Yep, and they are all completely in the wrong too. It wasn't about the expenses, it was about the image that Douglas Hogg sent out of the tory party for having his moat cleaned.

Oh yeah and i believe the 'Torys' have been one of the best at responding to this bad spending by MPs.

So that makes them what exactly ?
 
The official line was to support the government in the majority of their fiscal and monetary policy (except for the STUPID ideas like the showcase VAT cut, which just put us in more debt, but won Labour a few points in the idiot rags).
And according to some financial experts also boosted the economy.
 
Yes I read the actual report rather than the reporting of it.

Oh I'm sure they objected to all sorts, what was their plan though?

Not to have run up an increasingly large national debt through the boom time, giving more freedom to act when the bust came?

You know, the plan that Blair/Brown followed for the first few years of their first term, before throwing responsibility to the wind.
 
"What are you going to do about it?"
"Well, we wouldn't have got here in the first place"
"Yes, but what are you going to do now?"
"Well, we wouldn't have had to face this"
"Yes, but that's the situation you're in, what are you going to do?"
"We wouldn't have got into this situation"
"Yes, but what are you going to do now"
"Oh, we haven't got any ideas, we'll leave them to get on with it"

Ever thought of running for the Tories, you seem very much 'on message' :p
 
State charity being more guaranteed than normal charity? Just on the basis that most normal charities rely on donations to fund them and their generosity, state funding usually coming from taxes which as you've lamented before is somewhat forced i.e. if people don't want to give to charity then there isn't much in the way of financial help that the charity can provide but the state has a fairly consistent amount of money to play with and punitive measures if people don't pay their taxes.

Out of interest is there any evidence that reducing taxes provides a corrollary effect on donations to charity? It would seem logical to assume that it might but is the consequential increase enough to offset the reduction in that available through the state?
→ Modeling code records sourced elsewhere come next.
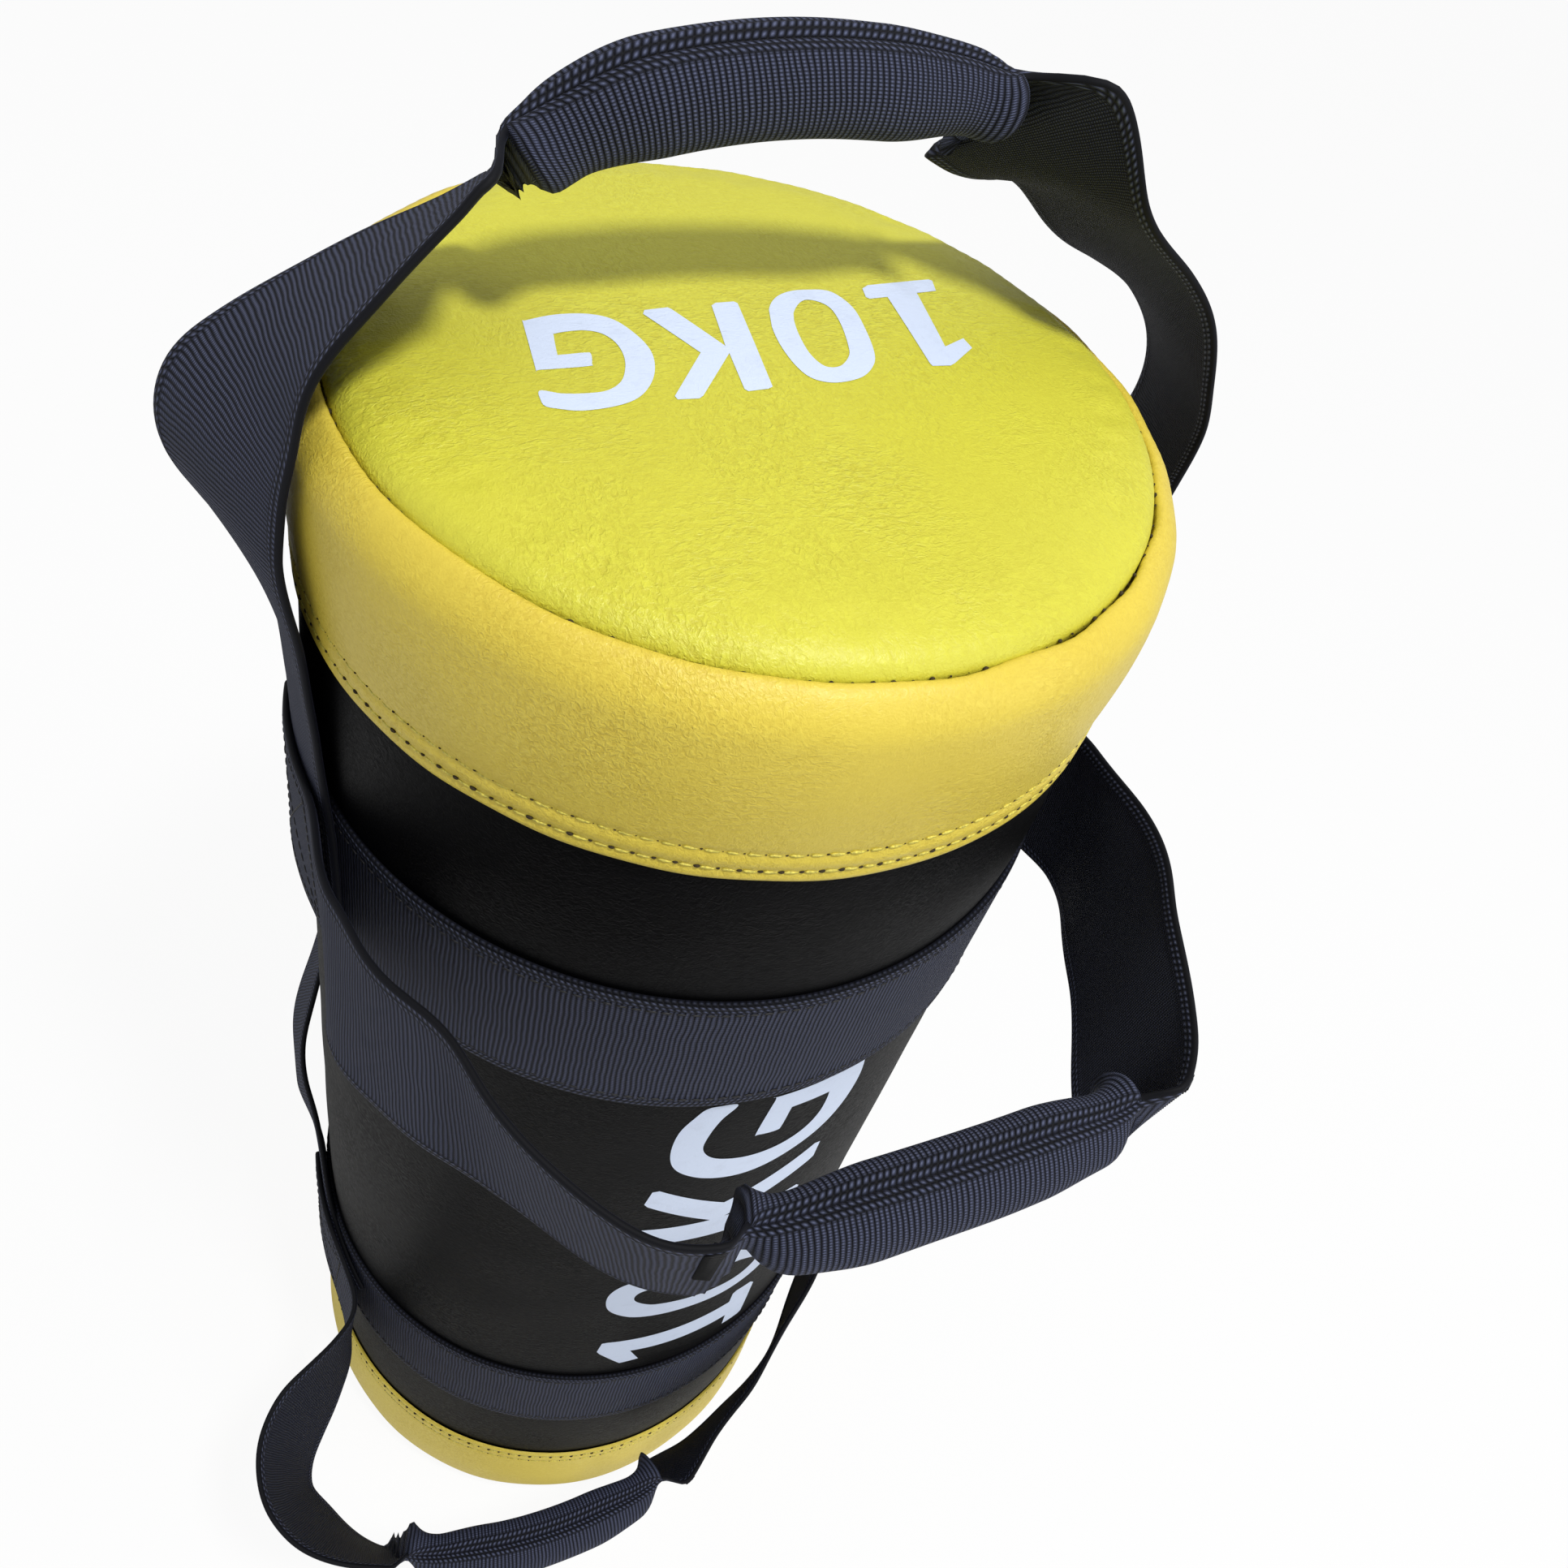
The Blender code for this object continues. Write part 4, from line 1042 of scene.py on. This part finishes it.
def sewn(name, paths, finish, body, closed=False, thread_run=False, **sizes):
    """Sews along paths of points, and rides the plain mesh of it on a body."""
    verts = []
    edges = []
    for path in paths:
        first = len(verts)
        verts += [tuple(point) for point in path]
        edges += [(first + i, first + i + 1) for i in range(len(path) - 1)]
        if closed:
            edges.append((len(verts) - 1, first))
    carrier = linked(name + "_path", plain_mesh(name + "_path", verts, edges))
    label = "Thread run" if thread_run else "Row of stitches"
    tree = bpy.data.node_groups.get(label) or sewing_tree(label, thread_run)
    sewing = carrier.modifiers.new("Sewing", "NODES")
    sewing.node_group = tree
    wanted = {**sizes, "Material": finish_of(finish), "Seed": bpy.context.scene.sandbag_stage.seed}
    for item in tree.interface.items_tree:
        if item.in_out == "INPUT" and item.name in wanted:
            sewing[item.identifier] = wanted[item.name]
    result = bpy.data.meshes.new_from_object(evaluated(carrier))
    bpy.data.objects.remove(carrier)
    made = linked(name, result)
    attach(made, body)
    return made


def sew_ring(name, finish, radius, height, bead, spread, share_shift=0.0):
    """Sews a row round the bag, a bead to each stitch of the seam, moved on by a share of a stitch."""
    angles = (np.arange(ROUND_STEPS) / ROUND_STEPS + share_shift / SEAM_STITCHES) * math.tau
    pitch = math.tau * BAND_RADIUS / SEAM_STITCHES * 0.9999
    path = ring_path(radius, height, angles)
    sizes = dict(zip(("Length", "Thickness", "Smallest", "Largest"), (*bead, *spread)))
    sewn(name, [path], finish, "bag", closed=True, Pitch=pitch * radius / BAND_RADIUS, **sizes)


def ring_path(radius, height, angles=np.arange(ROUND_STEPS) / ROUND_STEPS * math.tau):
    return np.column_stack([radius * np.cos(angles), radius * np.sin(angles), np.full(len(angles), height)])


class SandbagStitches(bpy.types.Operator):
    """Sews the cap bands, the belts and the handles"""

    bl_idname = "sandbag.stitches"
    bl_label = "Stitches and needle holes"

    def execute(self, context):
        sizes = context.scene.sandbag_sizes
        thread = (sizes.stitch_length, sizes.thread)
        radius = BAND_RADIUS - 0.28 * MM
        for side, edge, way in (("top", TOP_EDGE, 1), ("bottom", LOW_EDGE, -1)):
            for row, up, spread in zip(("outer", "inner"), LAP_ROWS, ((0.55, 1.15), (0.2, 0.6))):
                label = f"{side}_{row}_row_"
                level = edge + way * up
                sew_ring(label + "stitches", "Yellow thread", radius, level, thread, (0.85, 1.1), 0.5)
                level = edge + way * (up + 0.2 * MM)
                hole = (1.5 * MM, 0.9 * MM)
                sew_ring(label + "holes", "Needle hole shade", radius + 0.05 * MM, level, hole, spread)
        radius = BAND_RADIUS - 7.75 * MM
        for side, level in (("top", TOP_SEAM - 1.3 * MM), ("bottom", LOW_SEAM + 1.3 * MM)):
            hole = (1.5 * MM, 1.1 * MM)
            sew_ring(side + "_seam_holes", "Needle hole shade", radius, level, hole, (0.1, 1.0))
        for node, middle in BELT_MIDDLES.items():
            rows = [ring_path(BELT_OUTER + 0.05 * MM, middle + way * (BELT_HALF - 4 * MM)) for way in (-1, 1)]
            stitch = {"Pitch": 3.6 * MM, "Length": 2.7 * MM, "Thickness": 0.6 * MM}
            sewn(node + "_stitches", rows, "Black thread", "bag", closed=True, **stitch)
        for name in HANDLES:
            self.sew_handle(name)
        return {"FINISHED"}

    def sew_handle(self, name):
        """Box stitches on the two sewn ends, which stay with the bag, and bar tacks at the grip's ends."""
        points, even, _ = strap_sections(name)
        outer = points[:, :ACROSS_POINTS]
        boxes = []
        near = 4 * MM
        far = SEWN_END * 2 - 4 * MM
        wide = STRAP_HALF - 4.5 * MM
        corners = [(near, -wide), (near, wide), (far, wide), (far, -wide), (near, -wide), (far, wide)]
        corners += [(far, -wide), (near, wide)]
        for start, way in ((0, 1), (even[-1], -1)):
            route = []
            for (a, b), (c, d) in zip(corners, corners[1:]):
                steps = max(int(math.hypot(c - a, d - b) / (2 * MM)), 2)
                for share in np.linspace(0, 1, steps, endpoint=False):
                    route.append((start + way * (a + (c - a) * share), b + (d - b) * share))
            boxes.append([on_strap(outer, even, u, v) for u, v in route])
        stitch = {"Pitch": 3.2 * MM, "Length": 2.5 * MM, "Thickness": 0.6 * MM}
        sewn(name + "_box_stitches", boxes, "Black thread", "bag", **stitch)
        if not HANDLES[name][-1]:
            return
        rolled = np.flatnonzero(strap_stations(name)[0][:, 3] > 0.03)
        sides = np.arange(-1.5 * MM, STRAP_HALF - 0.6 * MM, 0.45 * MM)
        tacks = []
        for u in even[[rolled[0] - 1, rolled[-1] + 1]]:
            for shift in (0.0, 0.9 * MM):
                zigzag = [(u + (1.3 * MM if i % 2 else -1.3 * MM) + shift, v) for i, v in enumerate(sides)]
                tacks.append([on_strap(outer, even, a, v, 0.2 * MM) for a, v in zigzag])
        sewn(name + "_bar_tacks", tacks, "Black thread", name, thread_run=True, Thickness=0.62 * MM)


def on_strap(outer, even, along, across, lift=0.05 * MM):
    """A point on a strap's outside, at a length along and a place across it."""
    row = np.clip(np.interp(along, even, np.arange(len(even))), 0, len(even) - 1.001)
    column = (across / STRAP_HALF + 1) / 2 * (ACROSS_POINTS - 1)
    column = np.clip(column, 0, ACROSS_POINTS - 1.001)
    i, j = int(row), int(column)
    p, q = row - i, column - j
    low = outer[i, j] * (1 - q) + outer[i, j + 1] * q
    high = outer[i + 1, j] * (1 - q) + outer[i + 1, j + 1] * q
    normal = np.cross(outer[i + 1, j] - outer[i, j], outer[i, j + 1] - outer[i, j])
    normal /= max(np.linalg.norm(normal), 1e-12)
    return low * (1 - p) + high * p + normal * lift


def plain_mark(size, lean, gap):
    """Flat mesh of the weight mark about its middle, cut fine enough to follow a curved surface."""
    curve = bpy.data.curves.new("mark", "CURVE")
    curve.dimensions = "2D"
    curve.fill_mode = "BOTH"
    for rounded, is_unit, outline in MARK_OUTLINES:
        corners = np.array(outline, dtype=float)
        if rounded:
            closed = np.vstack([corners[-1:], corners, corners[:2]])
            corners = curve_through(closed, 6)[6:-12]
        corners[:, 0] += corners[:, 1] * lean + (gap if is_unit else 0)
        corners -= MARK_MIDDLE
        spline = curve.splines.new("POLY")
        spline.points.add(len(corners) - 1)
        flat = np.column_stack([corners * MM * size, np.zeros(len(corners)), np.ones(len(corners))])
        spline.points.foreach_set("co", flat.ravel())
        spline.use_cyclic_u = True
    made = linked("mark", curve)
    mesh = bpy.data.meshes.new_from_object(evaluated(made))
    bpy.data.objects.remove(made)
    form = bmesh.new()
    form.from_mesh(mesh)
    reach = np.abs([vert.co[:2] for vert in form.verts]).max(axis=0)
    for axis, most in enumerate(reach):
        way = Vector((1 - axis, axis, 0))
        for place in np.arange(-most, most, 2 * MM):
            parts = form.verts[:] + form.edges[:] + form.faces[:]
            bmesh.ops.bisect_plane(form, geom=parts, plane_co=way * place, plane_no=way, dist=0.0001 * MM)
    form.verts.index_update()
    points = np.array([vert.co[:] for vert in form.verts])
    faces = [[vert.index for vert in face.verts] for face in form.faces]
    form.free()
    return points, faces


def surface_of(name):
    return BVHTree.FromObject(bpy.data.objects[name], bpy.context.evaluated_depsgraph_get())


class SandbagWeightMarks(bpy.types.Operator):
    """Lays plain weight marks on the end disc and on the front of the cover"""

    bl_idname = "sandbag.weight_marks"
    bl_label = "Weight marks"

    def execute(self, context):
        points, faces = plain_mark(context.scene.sandbag_sizes.mark_size, 0, 0)
        disc = surface_of("top_disc_leather")
        turn = math.radians(186)
        middle = np.array([55, 21]) * MM
        ways = np.array([(math.cos(turn), math.sin(turn)), (-math.sin(turn), math.cos(turn))])
        middle = middle + MARK_MIDDLE * MM @ ways
        placed = []
        for x, y, _ in points:
            px, py = middle + np.array([x, y]) @ ways
            hit, *_ = disc.ray_cast(Vector((px, py, TOP_SEAM + 0.1)), Vector((0, 0, -1)))
            placed.append(hit + Vector((0, 0, 0.12 * MM)))
        made = add_piece("disc_weight_mark", placed, faces, ["Pale heat-pressed print"])
        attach(made, "bag")

        points, faces = plain_mark(1.7, -0.26, 9)
        cover = surface_of("cover_leather")
        placed = []
        middle = (BELT_MIDDLES["upper_belt"] + BELT_MIDDLES["lower_belt"]) / 2
        for x, y, _ in points:
            angle = -math.pi / 2 - y / COVER_RADIUS
            way = Vector((math.cos(angle), math.sin(angle), 0))
            hit, *_ = cover.ray_cast(way * 0.2 + Vector((0, 0, middle + x)), -way)
            placed.append(hit + way * 0.12 * MM)
        made = add_piece("cover_weight_mark", placed, faces, ["Pale heat-pressed print"])
        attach(made, "bag")
        return {"FINISHED"}


class SandbagFilling(bpy.types.Operator):
    """Gives the padding, the pouch and the sand inside the bag their finishes"""

    bl_idname = "sandbag.filling"
    bl_label = "Filling finishes"

    def execute(self, context):
        wanted = {
            "padding_sleeve": "Grey foam",
            "top_end_pad": "Grey foam",
            "bottom_end_pad": "Grey foam",
            "sand_pouch": "White pouch cloth",
            "pouch_tie": "Natural nylon",
            "sand_fill": "Dry sand",
        }
        for name in HANDLES:
            wanted[name + "_core"] = "Grey foam"
        for node, finish in wanted.items():
            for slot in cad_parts[node].material_slots:
                slot.material = finish_of(finish)
        return {"FINISHED"}


class SandbagStageOperator(bpy.types.Operator):
    """Sets up the floor, the lights, the world and the camera"""

    bl_idname = "sandbag.stage"
    bl_label = "Studio stage"

    def execute(self, context):
        scene = context.scene
        stage = scene.sandbag_stage
        made, w, shader = new_material("Pale studio floor", 0.6)
        speck = w.noise(w.add("ShaderNodeTexCoord", give="Object"), 3.0, 2.0)
        links = w.tree.links
        links.new(w.tint(speck, stage.floor, darker(stage.floor, 0.985)), shader.inputs["Base Color"])
        path = w.tree.nodes.new("ShaderNodeLightPath").outputs
        seen = w.math("MULTIPLY", path["Is Camera Ray"], 0.92)
        glow = w.add("ShaderNodeEmission", {"Strength": 1.0})
        mixed = w.add("ShaderNodeMixShader", {0: seen, 1: shader.outputs[0], 2: glow})
        links.new(mixed, w.tree.nodes["Material Output"].inputs["Surface"])
        reach = 14
        corners = [(-reach, -reach, 0), (reach, -reach, 0), (reach, reach, 0), (-reach, reach, 0)]
        mesh = plain_mesh("floor", corners, faces=[(0, 1, 2, 3)])
        mesh.materials.append(made)
        floor = linked("studio_floor", mesh)

        world = bpy.data.worlds.new("Soft white room")
        world.use_nodes = True
        scene.world = world
        w = Wiring(world.node_tree)
        path = w.tree.nodes.new("ShaderNodeLightPath").outputs
        clear = w.math("ADD", path["Is Camera Ray"], path["Is Transmission Ray"])
        sky = w.tree.nodes["Background"].inputs
        w.tree.links.new(w.remap(clear, to_low=0.50), sky["Strength"])
        sky["Color"].default_value = (1, 1, 1, 1)

        for name, place, aim, size, power in (
            ("key", (0.10, -0.55, 1.75), (0, 0, 0.5), 0.20, stage.key_power),
            ("fill", (1.1, -1.3, 1.1), (0, 0, 0.3), 1.2, stage.fill_power),
        ):
            light = bpy.data.lights.new(name, "AREA")
            light.shape = "DISK"
            light.size = size
            light.energy = power
            lamp = linked(name, light)
            lamp.location = place
            lamp.rotation_euler = (Vector(aim) - Vector(place)).to_track_quat("-Z", "Y").to_euler()

        lens = bpy.data.cameras.new("camera")
        lens.lens = CAMERA_LENS
        lens.sensor_width = 36
        lens.clip_start = 0.01
        lens.clip_end = 60
        camera = linked("camera", lens)
        right, up, ahead = camera_ways()
        turn = Matrix((right, up, -ahead)).transposed()
        camera.matrix_world = Matrix.Translation(CAMERA_PLACE) @ turn.to_4x4()
        scene.camera = camera
        scene.view_settings.view_transform = "Standard"
        return {"FINISHED"}


def camera_ways(pitch=-47.28, roll=18.56, yaw=7.16, turn=-30.0):
    """The camera's right, up and viewing directions, in degrees, turned about Z to face the bag."""
    pitch, roll, yaw, turn = (math.radians(angle) for angle in (pitch, roll, yaw, turn))
    ahead = Vector((math.sin(yaw) * math.cos(pitch), math.cos(yaw) * math.cos(pitch), math.sin(pitch)))
    level = ahead.cross(Vector((0, 0, 1))).normalized()
    upright = level.cross(ahead)
    right = math.cos(roll) * level + math.sin(roll) * upright
    up = -math.sin(roll) * level + math.cos(roll) * upright
    about = Matrix.Rotation(turn, 3, "Z")
    return about @ right, about @ up, about @ ahead


class SandbagPanel(bpy.types.Panel):
    """The bag's sizes, colours and building steps"""

    bl_idname = "VIEW3D_PT_sandbag"
    bl_label = "Training sandbag"
    bl_space_type = "VIEW_3D"
    bl_region_type = "UI"
    bl_category = "Sandbag"

    def draw(self, context):
        for group_name in GROUPS:
            group = getattr(context.scene, group_name)
            box = self.layout.box()
            for name in group.bl_rna.properties.keys():
                if name not in {"rna_type", "name"}:
                    box.prop(group, name)
        for operator in OPERATORS:
            self.layout.operator(operator.bl_idname)


OPERATORS = (
    SandbagCover,
    SandbagCapBands,
    SandbagEndDiscs,
    SandbagBelts,
    SandbagHandles,
    SandbagStitches,
    SandbagWeightMarks,
    SandbagFilling,
    SandbagStageOperator,
)
GROUPS = {"sandbag_sizes": SandbagSizes, "sandbag_colours": SandbagColours, "sandbag_stage": SandbagStage}


def register():
    for name, group in GROUPS.items():
        bpy.utils.register_class(group)
        setattr(bpy.types.Scene, name, PointerProperty(type=group))
    for operator in OPERATORS:
        bpy.utils.register_class(operator)
    bpy.utils.register_class(SandbagPanel)


def unregister():
    bpy.utils.unregister_class(SandbagPanel)
    for operator in reversed(OPERATORS):
        bpy.utils.unregister_class(operator)
    for name, group in GROUPS.items():
        delattr(bpy.types.Scene, name)
        bpy.utils.unregister_class(group)


def main():
    register()
    for operator in OPERATORS:
        family, step = operator.bl_idname.split(".")
        getattr(getattr(bpy.ops, family), step)()


if __name__ == "__main__":
    main()
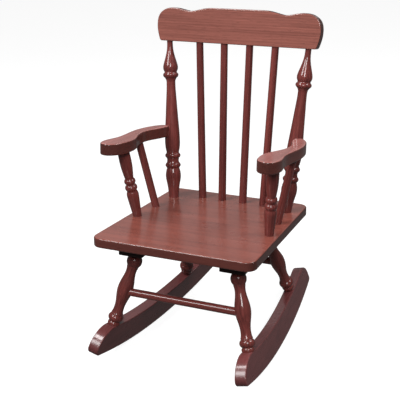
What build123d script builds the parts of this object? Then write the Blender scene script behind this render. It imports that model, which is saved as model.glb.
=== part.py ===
from build123d import *
import math
import os

os.makedirs("parts", exist_ok=True)

# ---------------------------------------------------------------- overall sizes (mm)
# Everything is laid out in the seat's own frame: +X is the right of the chair seen from the
# front, Y runs back from the seat's front edge, Z up from the seat's top.
seat_front_width = 355.0
seat_back_width = 331.0
seat_depth = 370.0
seat_thick = 20.0
seat_corner = 22.0
seat_arris = 3.0
rest_pitch = 2.1                   # degrees the seat falls toward the back when the empty chair is still

glue_gap = 0.1                     # all round and at the bottom of every socket
tenon_deep = 14.0                  # tenons and dowel ends in the seat and the arms
soft_edge = 2.0                    # eased arris on flat boards

# ---------------------------------------------------------------- back
back_height = 348.0                # crest underside above the seat, square to the seat
crest_height = 75.0
crest_thick = 22.0
crest_half_bottom = 180.0
crest_corner = 6.0
crest_half_width = 188.0
crest_ear_height = 72.5            # rounded ears, shallow dips and a raised middle along the top
crest_ear_x = 156.0
crest_dip_height = 67.0
crest_dip_x = 111.0
crest_middle_half = 58.0
post_foot = (135.5, 304.0)         # where a post's centre line meets the seat top
post_head = (161.0, 350.0)         # where it meets the crest underside
post_tenon_radius = 8.5
post_neck_radius = 6.4
spindle_foot_x = (73.5, 25.0)
spindle_head_x = (87.8, 29.5)
spindle_foot_y = 326.5
spindle_foot_radius = 8.8
spindle_head_radius = 7.8
crest_socket_deep = 24.0

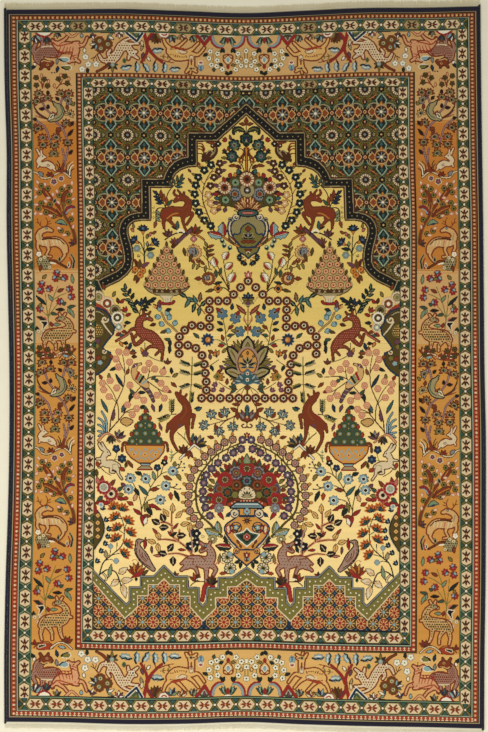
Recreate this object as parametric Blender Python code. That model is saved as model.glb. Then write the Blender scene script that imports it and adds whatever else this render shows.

I'm not sure, but then I don't support removing the safety nets, but reforming them so they treat everyone equally, which is a different idea entirely.

The point is, though, that many people won't accept freely given charity, but will accept state handouts, which are nothing but enforced charity at the end of the day. I've seen this first hand when I've offered to help people, they respond that they are not a charity case then get on the phone to the local council demanding money or goods... It makes no sense to me.
 
"What are you going to do about it?"
"Well, we wouldn't have got here in the first place"
"Yes, but what are you going to do now?"
"Well, we wouldn't have had to face this"
"Yes, but that's the situation you're in, what are you going to do?"
"We wouldn't have got into this situation"
"Yes, but what are you going to do now"
"Oh, we haven't got any ideas, we'll leave them to get on with it"

Ever thought of running for the Tories, you seem very much 'on message' :p

The tories are too authoritarian for me.

And the argument that they wouldn't have got the country into that position in the first place is valid. With regards to how they plan to move forward, they have given hints (deal with excessive public spending and no promises of tax reduction), but given Brown's habit of stealing their policies when they did announce them (see the Labour U-turn on inheritance tax) I can't blame them for keeping quiet for now...
 
You make it sound like the Opposition presenting alternative proposals and/or policies, which are then taken into law by the incumbent Government is a bad thing - is that not exactly what the Opposition should be doing, acting for the good of the public rather than selfishly concentrating on their own election prospects?

Surely come election time, they can point to their proposals being taken into law as evidence of their ability to govern, as opposed to pointing to numerous meaningless objections and statements without a hint of an alternative policy?